About 2,500 young people have taken part in Union Summer since it started in 1996, about 1,000 of them that first summer. When Union Summer began, it was conceived as an introduction to the labor movement, and the hoped-for result was that college students would go back to their campuses and communities and continue to be involved, whether as university anti-sweatshop activists or as supporters of campus unionizing campaigns. Participants had widely varying levels of experience and had three days of training before being sent out in groups of 12 to 20 for three-week campaigns in over 40 locations.

It was a logistical nightmare, recalls Union Summer program coordinator Chris Colovos, and many interns didn’t have enough work to do when they arrived.

Last December, Nancy Lenk, a former Association of Flight Attendants organizer, was hired to lead an overhaul of the program. Under her direction, the mission has shifted; Union Summer is now more directly targeted at recruiting new organizers.

To accomplish that, the program is more selective. Interns get more training, are assigned in much smaller groups, stay longer in their assignments, and work much more closely with local union mentors. Where nearly 1,000 applicants were accepted in 1996, this year the program admitted just over 100 out of over 500 applicants, and 95 attended the two trainings. And interns are older: They must now either have just graduated or be entering their senior year (or if they’re not students, be 20 or 21 years of age.) From one to four interns were assigned to each of about a dozen sites, overseen by a site coordinator.

Interns provide their own transportation to Chicago, but the AFL-CIO and affiliate unions take care of all transportation and expenses after that, and interns are paid a $300 a week stipend.

Working as much as 12 to 15 hours a day six days a week, any downtime the Portland interns had from their primary assignments was taken up in campaigns with other unions. They phone-banked to support a contract vote for Service Employees Local 49, made visits to the homes of workers on behalf of Sheet Metal Workers Local 16, attended rallies for Portland janitors, and took part in the Labor Education and Research Center summer camp.

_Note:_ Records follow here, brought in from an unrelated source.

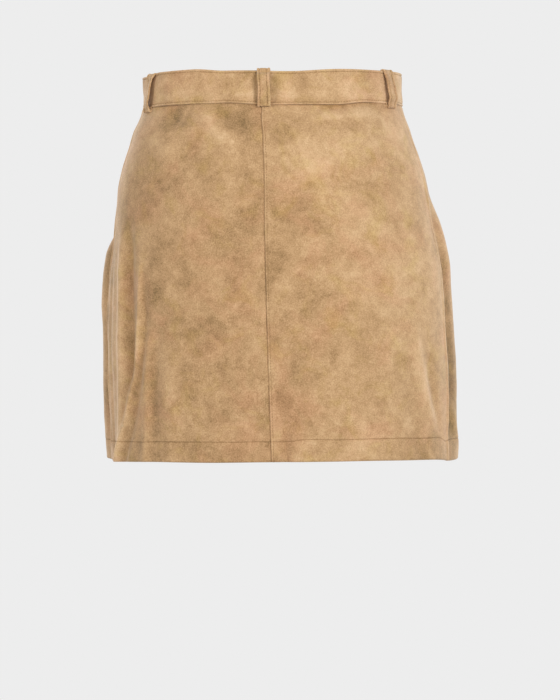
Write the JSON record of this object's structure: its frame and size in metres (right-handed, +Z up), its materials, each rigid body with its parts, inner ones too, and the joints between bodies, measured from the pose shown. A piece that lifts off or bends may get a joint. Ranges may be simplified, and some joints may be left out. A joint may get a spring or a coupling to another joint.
{
  "type": "suede mini skirt",
  "caption": "High-waisted suede mini skirt in worn form: hollow shell open at waist and hem, waistband with belt loops, centre seams, front zip and button.",
  "frame": {"origin": "middle of the waist ring, half way up the waistband, where the wearer's waist holds the skirt", "axes": "+Z up, the skirt's front faces -Y, +X towards the wearer's left"},
  "size_m": [0.3726, 0.2279, 0.4024],
  "materials": {
    "suede_panels": "napped suede, tan with mottled brown patches",
    "suede_band": "napped suede, tan, a little lighter along its edges",
    "suede_inside": "smooth matt flesh side",
    "thread": "matt brown sewing thread",
    "zip_tape": "woven brown tape",
    "brass": "satin antique brass"
  },
  "bodies": {
    "skirt": {"waistband": "suede_band", "back_panel_left": "suede_panels", "back_panel_right": "suede_panels", "front_panel_left": "suede_panels", "front_panel_right": "suede_panels", "belt_loop_centre_back": "suede_band", "belt_loop_back_left": "suede_band", "belt_loop_back_right": "suede_band", "belt_loop_front_left": "suede_band", "belt_loop_front_right": "suede_band", "zip_tape_left": "zip_tape", "zip_tape_right": "zip_tape", "zip_chain": "brass", "zip_slider": "brass", "zip_bottom_stop": "brass", "waistband_button": "brass"},
    "pull_tab": {"zip_pull_tab": "brass"}
  },
  "joints": [
    {"name": "pull_tab_hinge", "type": "hinge", "parent": "skirt", "child": "pull_tab", "pos_m": [0.00046, -0.08919, -0.02464], "axis": [-1, 0, 0], "range_deg": [0, 150]}
  ]
}
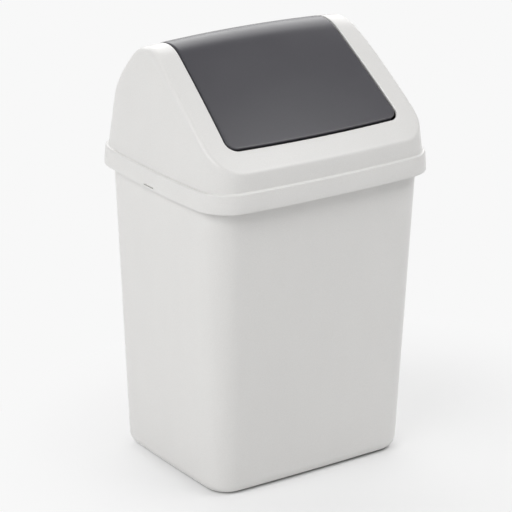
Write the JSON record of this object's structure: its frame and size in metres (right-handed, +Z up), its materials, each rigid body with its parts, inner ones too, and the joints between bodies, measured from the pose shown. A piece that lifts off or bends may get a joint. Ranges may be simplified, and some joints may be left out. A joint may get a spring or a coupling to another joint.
{
  "type": "countertop trash can with swing lid",
  "caption": "Small tapered trash can with rounded corners, a lift-off hood over its rim and a dark flap over the hood's slope and crown that swings on two pins.",
  "frame": {"origin": "middle of the footprint, on the surface the can stands on", "axes": "+Z up, the flap and the slope face -Y, +X to the right seen from the front"},
  "size_m": [0.2, 0.1686, 0.3178],
  "materials": {
    "pale_plastic": "moulded polypropylene, satin",
    "grey_plastic": "moulded polypropylene, semi-gloss dark grey",
    "pin_plastic": "moulded acetal"
  },
  "bodies": {
    "bucket": {"body": "pale_plastic"},
    "cover": {"hood": "pale_plastic"},
    "swing_lid": {"flap": "grey_plastic", "left_pivot_pin": "pin_plastic", "right_pivot_pin": "pin_plastic"}
  },
  "joints": [
    {"name": "hood_lift", "type": "slide", "parent": "bucket", "child": "cover", "axis": [0, 0, 1], "range_m": [0, 0.12]},
    {"name": "flap_swing", "type": "hinge", "parent": "cover", "child": "swing_lid", "pos_m": [0, 0.0068, 0.2997], "axis": [1, 0, 0], "range_deg": [-60, 80]}
  ]
}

Duffy and Gilliland spent the first two weeks working with Communications Workers of America Local 7901 on a corporate pressure campaign targeting Comcast — collecting signatures on a petition against Comcast’s privacy policy and descending on Comcast stores to complain.

If the Portland interns are any indication, the emphasis on recruitment may be bearing fruit. Duffy, who had wanted to be a teacher, now wants to be a union organizer. Costello is leaning that direction as well, and Gilliland said her experience this summer reinforced her interest in becoming a union organizer.

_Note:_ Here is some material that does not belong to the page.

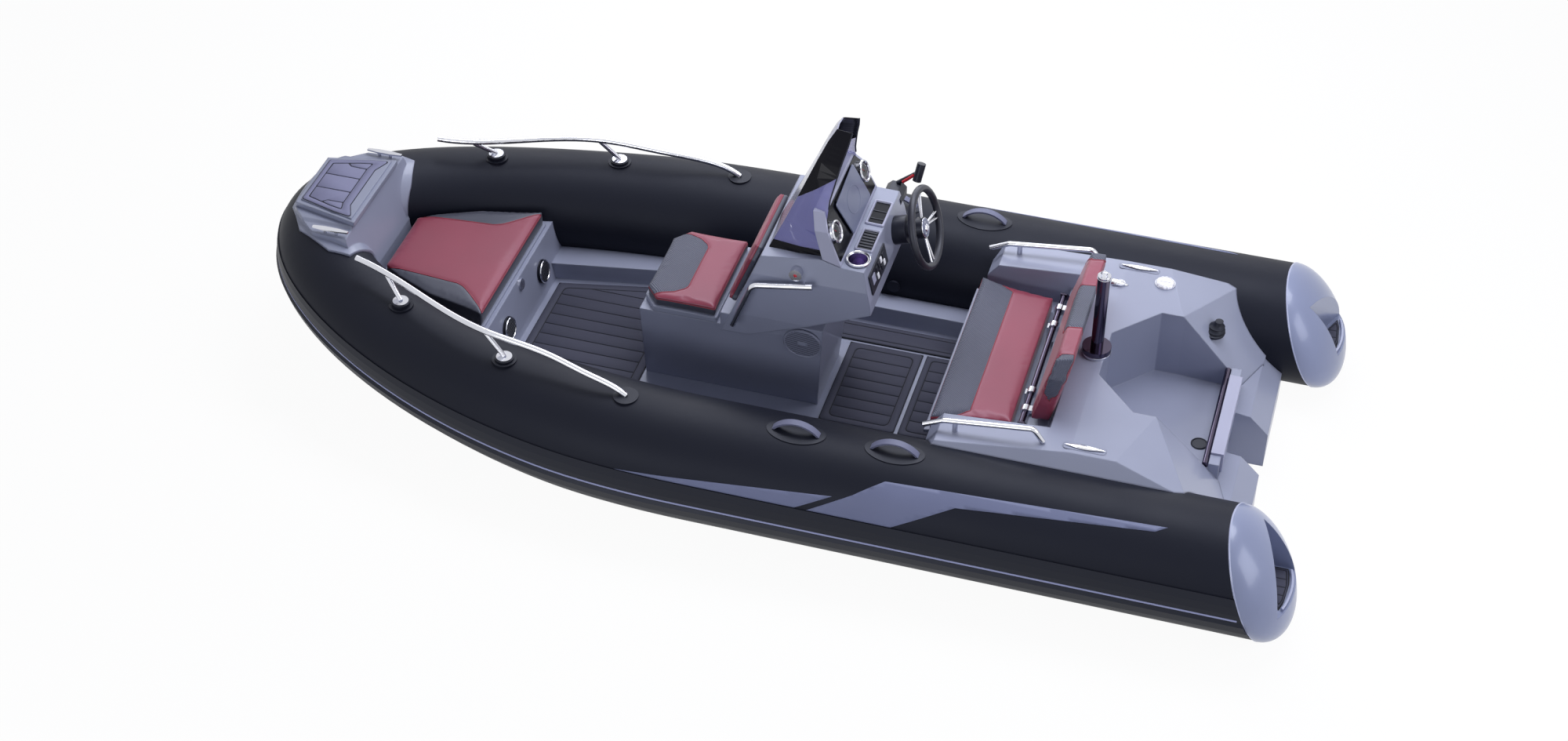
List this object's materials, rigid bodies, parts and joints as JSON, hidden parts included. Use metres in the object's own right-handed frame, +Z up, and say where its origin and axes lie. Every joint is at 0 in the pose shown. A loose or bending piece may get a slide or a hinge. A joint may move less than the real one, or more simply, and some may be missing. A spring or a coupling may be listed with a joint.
{
  "type": "rigid inflatable boat",
  "caption": "Rigid inflatable boat with a console, bow locker, folding stern bench, steering wheel and hinged seats; outboard not fitted",
  "frame": {"origin": "On the centreline at the waterline, amidships", "axes": "+X forward to the bow, +Y to port, +Z up"},
  "size_m": [4.4608, 2.023, 1.664],
  "materials": {
    "moulding": "light blue-grey gel coat, gloss",
    "tube_fabric": "near-black coated fabric, satin",
    "strake_rubber": "black rubber with a pale line",
    "cone_plastic": "blue-grey moulded plastic, satin",
    "deck_foam": "dark brushed foam decking with black grooves",
    "step_foam": "grey foam tread with black grooves",
    "black_plastic": "black moulded plastic",
    "black_rubber": "black rubber",
    "stainless": "polished stainless steel",
    "red_vinyl": "deep red stitched vinyl with dark ribbed panels",
    "dark_vinyl": "dark ribbed vinyl with red piping",
    "gloss_panel": "black gloss panel",
    "instrument": "instrument face in a bright bezel",
    "grip_leather": "black stitched grip",
    "tinted_screen": "blue-violet tinted acrylic"
  },
  "bodies": {
    "boat": {"hull": "moulding", "deck_liner": "moulding", "stern_module": "moulding", "tube_collar": "tube_fabric", "rub_strake": "strake_rubber", "tail_cone_port": "cone_plastic", "tail_cone_starboard": "cone_plastic", "cone_pads": "deck_foam", "floor_pads": "deck_foam", "outboard_pad": "black_plastic", "well_bar": "stainless", "well_drain": "stainless", "bow_step_locker": "moulding", "bow_cleats": "stainless", "bow_rails": "stainless", "rail_bases": "black_rubber", "tube_handles": "black_rubber", "handle_patches": "tube_fabric", "tube_valves": "black_plastic", "seat_vents": "black_plastic", "bow_seat_latch": "stainless", "console_shell": "moulding", "console_backrest_pad": "dark_vinyl", "dashboard": "gloss_panel", "gauges": "instrument", "display_panel": "gloss_panel", "cup_holder": "stainless", "switch_panel": "gloss_panel", "windshield": "tinted_screen", "windshield_rail": "stainless", "console_rails": "stainless", "nav_lights": "stainless", "helm_boss": "black_plastic", "throttle_box": "black_plastic", "throttle_lever": "black_plastic", "hinge_bar": "stainless", "bench_handrails": "stainless", "stern_cleats": "stainless", "fuel_filler": "stainless", "tank_breather": "stainless", "ski_mast": "stainless", "rigging_boot": "black_rubber"},
    "step_lid": {"bow_step_lid": "moulding", "bow_step_pad": "step_foam"},
    "bow_seat": {"bow_seat_lid": "moulding", "bow_seat_cushion": "red_vinyl"},
    "console_seat": {"console_seat_lid": "moulding", "console_seat_cushion": "red_vinyl"},
    "bench": {"bench_lid": "moulding", "bench_cushion": "red_vinyl", "bench_hinges": "stainless"},
    "backrest": {"backrest_cushion": "red_vinyl", "backrest_hinges": "stainless"},
    "steering": {"wheel_rim": "grip_leather", "wheel_spokes": "stainless", "wheel_hub": "black_plastic"}
  },
  "joints": [
    {"name": "bow_step_hinge", "type": "hinge", "parent": "boat", "child": "step_lid", "pos_m": [2.085, 0, 0.6505], "axis": [0, 1, 0], "range_deg": [0, 75]},
    {"name": "bow_seat_hinge", "type": "hinge", "parent": "boat", "child": "bow_seat", "pos_m": [1.712, 0, 0.425], "axis": [0, 1, 0], "range_deg": [0, 60]},
    {"name": "console_seat_hinge", "type": "hinge", "parent": "boat", "child": "console_seat", "pos_m": [0.214, 0, 0.578], "axis": [0, -1, 0], "range_deg": [0, 65]},
    {"name": "bench_hinge", "type": "hinge", "parent": "boat", "child": "bench", "pos_m": [-1.072, 0, 0.452], "axis": [0, -1, 0], "range_deg": [0, 65]},
    {"name": "backrest_hinge", "type": "hinge", "parent": "boat", "child": "backrest", "pos_m": [-1.072, 0, 0.452], "axis": [0, -1, 0], "range_deg": [-100, 0]},
    {"name": "steering_turn", "type": "hinge", "parent": "boat", "child": "steering", "pos_m": [-0.537, -0.14, 0.892], "axis": [-0.9511, 0, 0.309], "range_deg": [-540, 540]}
  ]
}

“These kinds of transformations are really exciting to watch and be a part of,” said January Hoskin, who oversaw the Portland interns as a Union Summer site coordinator. Hoskin underwent her own transformation when as an intern in Union Summer 2002, she fell in love with organizing while working with the Justice for Janitors campaign in Boston. Now she and her husband, a participant in Union Summer 1997, are looking for ways to rebuild union power in their home state of Oklahoma, which passed a right-to-work law in 2002.

Duffy, born and raised outside Houston, hopes to land a job organizing in the South, which he says needs the union movement more than anywhere else in the country. A year remains before he completes a double degree in history and sociology at Xavier. Soft-spoken, he talks with obvious pride about the school, a historically black Catholic university that has a strong emphasis on community service. Duffy has spent much of his time there as an activist with the NAACP and as a mentor, tutor and teacher to African-American boys in New Orleans middle schools. But having worked at Wal-Mart, Starbucks and Pizza Hut, Duffy said he also knows what it’s like to be treated terribly by an employer. He said he’s attracted to labor for its potential to raise workers up.

“The labor movement is a force for change in breaking society’s inequalities, between the haves and have-nots,” Duffy said. “Even if utopia isn’t achieved but I leave things better than when I started, I still will have done something.”

Prior to her internship with the Oregon AFL-CIO, Costello says she never had an interest in electoral politics. She graduated from Niagara University in May with degrees in communications and sports management, and in her last year of school she helped found a campus chapter of United Students Against Sweatshops and did a research project about the anti-sweatshop movement. But after four weeks of work in the political nerve center of Oregon’s labor movement, she says she now sees the impact of politics on the interests of workers. The internship has also brought her closer to her father, an assistant business manager of Electrical Workers Local 43 in Syracuse, New York. It was he who suggested Union Summer to her.

Gilliland found out about Union Summer from her University of California labor history professor, and from a friend who went through the program in 2002. For Gilliland, the Union Summer internship was the culmination of several years of pro-union campus activism as a member of Students For Labor Solidarity. She has one class to go to earn her degree in women’s studies, after which she hopes to find work as an organizer, perhaps in Portland.

The three left Portland Aug. 9 with shirts and pins to remind them of the unions they helped, assured that there’s a place for committed idealists in the labor movement.